OBJECTIVE >>
Please give the listing again, word for word, with nothing left out.

>> BEGIN

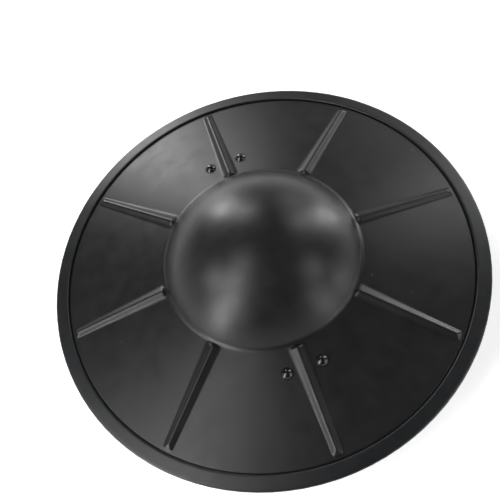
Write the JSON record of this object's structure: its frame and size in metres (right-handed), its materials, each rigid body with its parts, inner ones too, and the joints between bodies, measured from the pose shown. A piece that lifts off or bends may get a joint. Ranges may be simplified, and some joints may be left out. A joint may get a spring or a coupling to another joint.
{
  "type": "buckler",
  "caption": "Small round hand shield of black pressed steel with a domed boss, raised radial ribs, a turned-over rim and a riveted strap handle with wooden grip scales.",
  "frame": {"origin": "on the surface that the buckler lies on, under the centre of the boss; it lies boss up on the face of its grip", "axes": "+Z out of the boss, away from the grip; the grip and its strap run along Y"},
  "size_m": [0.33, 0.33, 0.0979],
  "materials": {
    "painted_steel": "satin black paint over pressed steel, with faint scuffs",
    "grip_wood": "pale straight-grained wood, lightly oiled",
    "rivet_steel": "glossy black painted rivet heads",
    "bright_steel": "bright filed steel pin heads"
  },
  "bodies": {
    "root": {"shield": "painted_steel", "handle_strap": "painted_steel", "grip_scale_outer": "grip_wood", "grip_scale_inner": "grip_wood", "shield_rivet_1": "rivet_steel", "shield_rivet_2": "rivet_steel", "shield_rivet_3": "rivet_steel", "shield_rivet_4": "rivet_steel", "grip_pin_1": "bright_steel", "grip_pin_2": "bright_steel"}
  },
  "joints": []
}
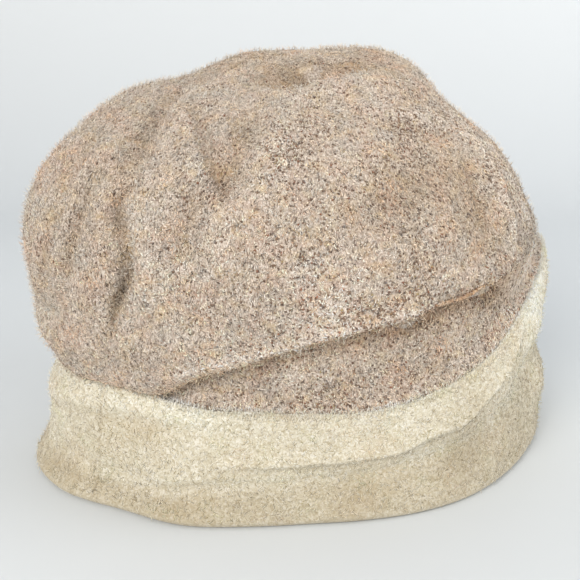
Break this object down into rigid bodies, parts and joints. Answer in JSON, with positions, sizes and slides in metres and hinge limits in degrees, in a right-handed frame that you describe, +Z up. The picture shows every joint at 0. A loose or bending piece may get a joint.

>> END

TASK RESPONSE >>
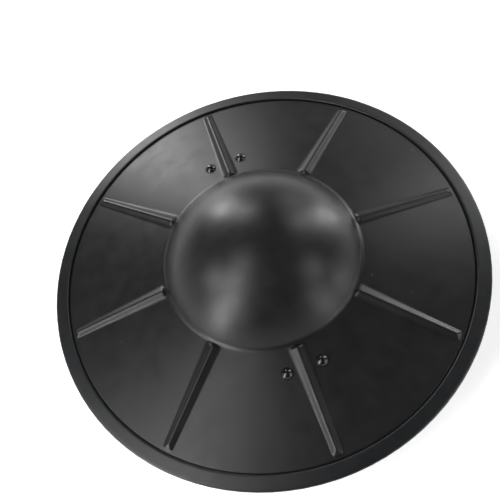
Write the JSON record of this object's structure: its frame and size in metres (right-handed), its materials, each rigid body with its parts, inner ones too, and the joints between bodies, measured from the pose shown. A piece that lifts off or bends may get a joint. Ranges may be simplified, and some joints may be left out. A joint may get a spring or a coupling to another joint.
{
  "type": "buckler",
  "caption": "Small round hand shield of black pressed steel with a domed boss, raised radial ribs, a turned-over rim and a riveted strap handle with wooden grip scales.",
  "frame": {"origin": "on the surface that the buckler lies on, under the centre of the boss; it lies boss up on the face of its grip", "axes": "+Z out of the boss, away from the grip; the grip and its strap run along Y"},
  "size_m": [0.33, 0.33, 0.0979],
  "materials": {
    "painted_steel": "satin black paint over pressed steel, with faint scuffs",
    "grip_wood": "pale straight-grained wood, lightly oiled",
    "rivet_steel": "glossy black painted rivet heads",
    "bright_steel": "bright filed steel pin heads"
  },
  "bodies": {
    "root": {"shield": "painted_steel", "handle_strap": "painted_steel", "grip_scale_outer": "grip_wood", "grip_scale_inner": "grip_wood", "shield_rivet_1": "rivet_steel", "shield_rivet_2": "rivet_steel", "shield_rivet_3": "rivet_steel", "shield_rivet_4": "rivet_steel", "grip_pin_1": "bright_steel", "grip_pin_2": "bright_steel"}
  },
  "joints": []
}
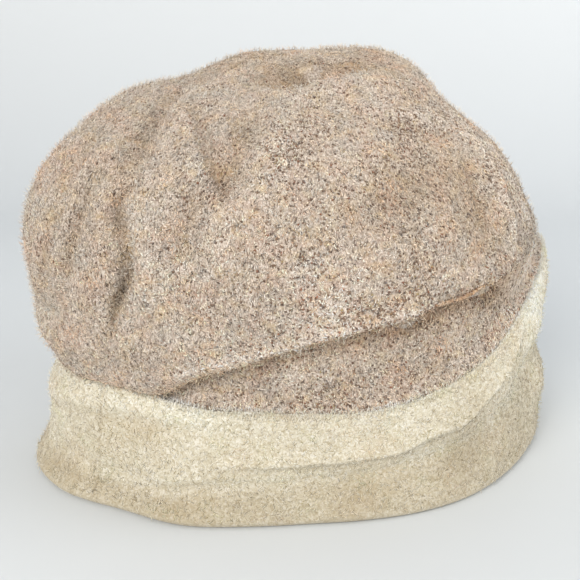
Break this object down into rigid bodies, parts and joints. Answer in JSON, with positions, sizes and slides in metres and hinge limits in degrees, in a right-handed frame that you describe, +Z up. The picture shows every joint at 0. A loose or bending piece may get a joint.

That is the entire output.